Фридрих как будто предчувствовал удовольствие, какое должны были впоследствии доставить ему татары, козаки и калмыки. Россия миролюбива, обращает внимание только на ближайших соседей; но именно для ближайших целей она определила взгляды свои и на отношения к другим государствам. Так, она держалась австрийского союза по одинаковости интересов относительно Турции и Польши и отвергала союз французский. В интересах России не допускать крайнего ослабления Австрии и преобладания Франции при союзах последней с Турциею и Швециею. Это хорошо понимали в Западной Европе и принимали свои меры: Франция держала наготове Швецию, чтобы при первой надобности спустить ее на Россию и таким образом отвесть последнюю от подания помощи Австрии; прусский король спешит сблизиться с Россиею, предлагает ей оборонительный союз, зная. что у нее такой же союз с Австрией. Только смерть помешала императрице Анне подписать союзный договор с Пруссиею: враждебные отношения Швеции заставляли искать ближайшего к прибалтийским областям союзника; кроме того, на союзе настаивал Бирон, ибо в союзном договоре Пруссия гарантировала Курляндию. По смерти Анны Бирон — регент; он свержен, но первым министром становится фельдмаршал Миних, который не терпит Австрии за последний мир с Турциею. Миних явно выставляет себя другом Пруссии, требует союза с нею; Остерман представляет необходимость уже по существующим обязательствам охранять Австрию, на которую новый предлагаемый союзник намерен напасть, — и тогда в каком положении найдется Россия? Анна Леопольдовна пишет письмо Фридриху II, говорит о слухах, что прусские войска идут в Силезию, уверяет прусского короля в своей дружбе, но выражает сильное желание, чтоб Фридрих удержался от возбуждения военного пламени в большей части Европы.

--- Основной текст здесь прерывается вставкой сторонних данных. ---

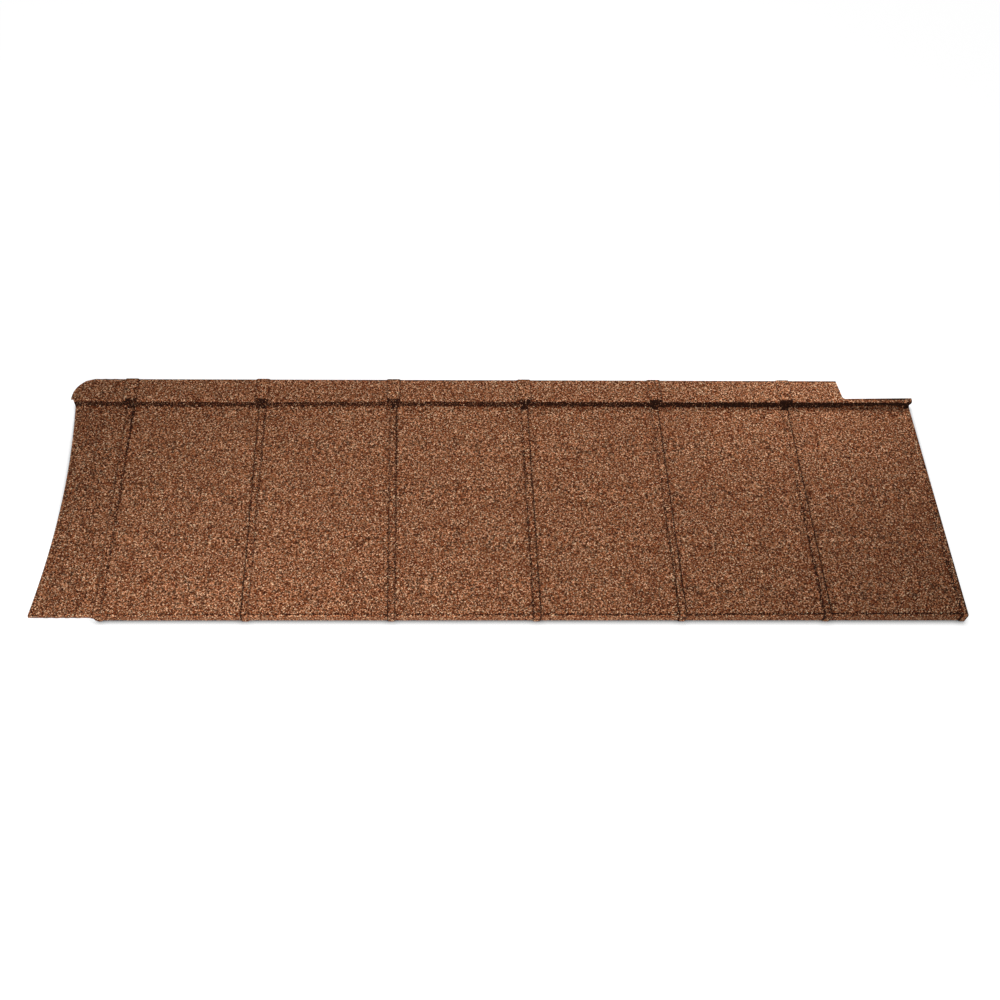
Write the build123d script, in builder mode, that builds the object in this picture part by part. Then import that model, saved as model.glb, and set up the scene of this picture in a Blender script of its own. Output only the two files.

11 декабря его высокографское сиятельство, господин кабинетный первый министр, генерал-фельдмаршал граф фон Миних послал объявить другим членам Кабинета, что он в заключении прусского трактата никакого особливого затруднения не находит, только одно сомнительно: прусским министром сообщено, что король его с войском прямо пошел в Силезию, и поэтому еще надобно посоветоваться сообща, следует ли заключать с ним договор или нет? Вице-канцлер граф Головкин подал мнение, что Россия по существующим обязательствам с венским двором должна его защищать, и потому надобно повременить заключением прусского трактата, пока усмотрится, какое участие морские державы примут в защите Австрии и сама она чем будет отвечать на такое наглое нападение: может быть, венский двор с прусским полюбовно разделается, заплатив некоторую сумму денег? В донесении наших министров при иностранных дворах, особенно при венском, мы усмотрим, надобно ли нам за Австрию вступаться; но при этом не надобно спешить предложением действительной помощи, а дожидаться, будут ли морские державы действительными силами вступаться за венский двор или будут употреблять только добрые услуги. Здешнему министерству надобно принять в рассуждение нынешнюю систему в Европе, как недавно голландцы по смерти цесаря сделали, и, взяв за основание состояние здешнего государства (которое хотя и плохо вследствие тяжких войн, однако ныне случай есть совершенно его поправить), постановить между собою правила, каким образом по здешнему состоянию поступать с другими державами; составивши такой план, легко будет здешнему министерству и говорить с пребывающими здесь иностранными министрами, и содействовать интересам их дворов. Если венский двор станет требовать помощи по союзному договору, то отговариваться, что государство истомлено польскою и турецкою войнами и потому не может подать скорой помощи, а между тем надобно смотреть, что будут делать морские державы. Если прусский министр станет неотступно домогаться заключения союзного договора, то не удобнее ли будет весь этот договор с сепаратными артикулами показать австрийскому резиденту Гогенгольеру, и когда он объявит, что в нем нет ничего противного его двору, то договор и можно будет заключить.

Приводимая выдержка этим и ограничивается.